The “In Betweens” of Life

So, how do we start sentences when there’s no one left for us to hurt, no one, left for us to please? Maybe, talking about mornings is a good start. After spending good couple of weeks in sinking deep into quilts and reading vintage spy novels ( more of non fictional accounts of a condemned PoW), I was yet again pushed by life to stand somewhere in the middle of the queueing up crowd of Delhi metro. 

It’s so unveiling of capitalism to put such diverse stories that move all over the metro premises into contexts that suit its definitive convenience. So much so, that a broken heart would rather roll with the corporate rush rather than rolling in the deep. 

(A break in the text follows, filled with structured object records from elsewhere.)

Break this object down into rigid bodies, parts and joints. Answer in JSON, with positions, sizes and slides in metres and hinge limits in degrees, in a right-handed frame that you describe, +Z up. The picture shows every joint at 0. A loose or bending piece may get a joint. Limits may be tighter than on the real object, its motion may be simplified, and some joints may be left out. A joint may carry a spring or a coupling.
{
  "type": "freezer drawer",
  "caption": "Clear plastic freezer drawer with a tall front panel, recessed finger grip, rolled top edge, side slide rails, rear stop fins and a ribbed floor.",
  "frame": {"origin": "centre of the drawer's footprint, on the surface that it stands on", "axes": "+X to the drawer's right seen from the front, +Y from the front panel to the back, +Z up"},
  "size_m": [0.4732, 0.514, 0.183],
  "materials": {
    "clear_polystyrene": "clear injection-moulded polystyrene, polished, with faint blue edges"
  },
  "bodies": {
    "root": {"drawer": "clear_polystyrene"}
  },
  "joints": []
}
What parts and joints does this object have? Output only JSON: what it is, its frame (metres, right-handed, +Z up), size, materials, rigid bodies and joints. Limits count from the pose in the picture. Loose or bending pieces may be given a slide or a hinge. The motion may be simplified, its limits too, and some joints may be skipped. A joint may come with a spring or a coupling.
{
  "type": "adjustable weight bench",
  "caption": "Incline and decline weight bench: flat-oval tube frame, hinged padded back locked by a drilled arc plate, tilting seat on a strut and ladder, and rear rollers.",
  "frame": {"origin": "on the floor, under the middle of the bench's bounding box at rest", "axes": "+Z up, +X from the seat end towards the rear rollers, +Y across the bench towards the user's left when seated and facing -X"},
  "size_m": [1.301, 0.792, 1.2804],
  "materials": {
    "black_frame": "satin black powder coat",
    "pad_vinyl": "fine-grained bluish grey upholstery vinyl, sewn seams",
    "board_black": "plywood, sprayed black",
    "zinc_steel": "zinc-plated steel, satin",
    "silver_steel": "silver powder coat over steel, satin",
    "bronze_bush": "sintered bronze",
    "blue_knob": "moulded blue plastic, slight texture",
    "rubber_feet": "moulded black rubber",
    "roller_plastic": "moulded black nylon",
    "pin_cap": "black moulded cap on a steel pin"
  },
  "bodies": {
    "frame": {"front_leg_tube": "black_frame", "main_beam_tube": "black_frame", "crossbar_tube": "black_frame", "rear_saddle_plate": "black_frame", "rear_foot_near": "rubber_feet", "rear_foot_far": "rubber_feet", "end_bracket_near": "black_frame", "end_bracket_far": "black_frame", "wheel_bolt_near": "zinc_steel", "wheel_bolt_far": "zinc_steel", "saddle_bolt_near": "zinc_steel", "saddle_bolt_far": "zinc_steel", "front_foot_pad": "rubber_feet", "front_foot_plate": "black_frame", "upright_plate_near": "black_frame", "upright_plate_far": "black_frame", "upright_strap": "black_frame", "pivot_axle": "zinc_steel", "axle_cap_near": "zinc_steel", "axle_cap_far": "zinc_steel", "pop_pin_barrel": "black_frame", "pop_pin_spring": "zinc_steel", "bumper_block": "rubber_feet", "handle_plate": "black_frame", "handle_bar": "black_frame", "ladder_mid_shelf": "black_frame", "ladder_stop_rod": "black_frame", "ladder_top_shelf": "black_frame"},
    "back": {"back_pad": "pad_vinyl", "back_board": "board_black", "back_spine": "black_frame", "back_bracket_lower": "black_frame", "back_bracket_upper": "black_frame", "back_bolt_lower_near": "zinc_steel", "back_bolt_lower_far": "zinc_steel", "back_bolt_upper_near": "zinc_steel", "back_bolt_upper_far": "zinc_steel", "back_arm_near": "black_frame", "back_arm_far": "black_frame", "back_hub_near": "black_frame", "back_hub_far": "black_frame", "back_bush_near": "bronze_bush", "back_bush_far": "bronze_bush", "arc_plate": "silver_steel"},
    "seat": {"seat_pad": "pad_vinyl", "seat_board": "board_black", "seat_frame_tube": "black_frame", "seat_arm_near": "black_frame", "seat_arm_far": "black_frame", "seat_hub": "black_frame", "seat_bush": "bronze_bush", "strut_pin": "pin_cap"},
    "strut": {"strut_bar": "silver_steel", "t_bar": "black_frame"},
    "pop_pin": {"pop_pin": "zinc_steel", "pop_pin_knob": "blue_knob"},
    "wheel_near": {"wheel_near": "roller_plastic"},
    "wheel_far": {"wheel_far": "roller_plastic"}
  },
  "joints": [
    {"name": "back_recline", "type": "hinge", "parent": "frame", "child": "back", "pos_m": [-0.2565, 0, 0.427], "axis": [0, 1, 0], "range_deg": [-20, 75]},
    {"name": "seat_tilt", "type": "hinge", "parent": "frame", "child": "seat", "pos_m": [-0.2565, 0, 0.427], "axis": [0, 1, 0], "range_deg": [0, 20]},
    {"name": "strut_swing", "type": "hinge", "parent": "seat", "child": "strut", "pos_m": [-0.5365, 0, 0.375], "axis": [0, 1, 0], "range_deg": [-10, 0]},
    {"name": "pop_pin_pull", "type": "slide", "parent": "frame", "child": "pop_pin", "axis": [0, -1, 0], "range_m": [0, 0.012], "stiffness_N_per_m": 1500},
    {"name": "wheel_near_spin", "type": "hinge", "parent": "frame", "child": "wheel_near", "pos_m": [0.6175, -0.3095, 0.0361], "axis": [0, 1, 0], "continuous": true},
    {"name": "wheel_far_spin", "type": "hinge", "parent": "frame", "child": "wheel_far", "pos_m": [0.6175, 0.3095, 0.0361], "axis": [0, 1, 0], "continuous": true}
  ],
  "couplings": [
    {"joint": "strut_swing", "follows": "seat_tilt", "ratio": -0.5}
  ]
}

Standing on escalators as they transport me on and off the concourse, I wonder how would I just end up staring at one place for so long.  How could I zone out to the most insignificant of spaces knowing that I’m still dwelling in a world where I’m in the process of fulfilling a practice. But I do. And I do it to the railway track across the concourse I’m standing on, or sometimes, to the long black handle of the escalators. 
Off the station and on the roads. It’s sad that even though you change your spaces you can’t seem to escape the contextualised rush. Well, not always. I tend to get hit by random shreds of unexpected happiness quite often. While on my way to work, riding on a rickshaw, I met an orange butterfly circling me for good. A few seconds of  beauty that has become so rare in the city life was enough to touch me deep within and force a smile somewhere from the inside that I knew would not be tapped upon anytime soon. 

So, I guess the trick to start a sentence without involving others in it is to make yourself the other you always want to have these moments with. There won’t be any quantifiable analysis of the magnitude of happiness you gain from seeing a butterfly but I’m sure that it’ll be your very own. Since it doesn’t subject itself on someone else, nobody would ever take that away from you.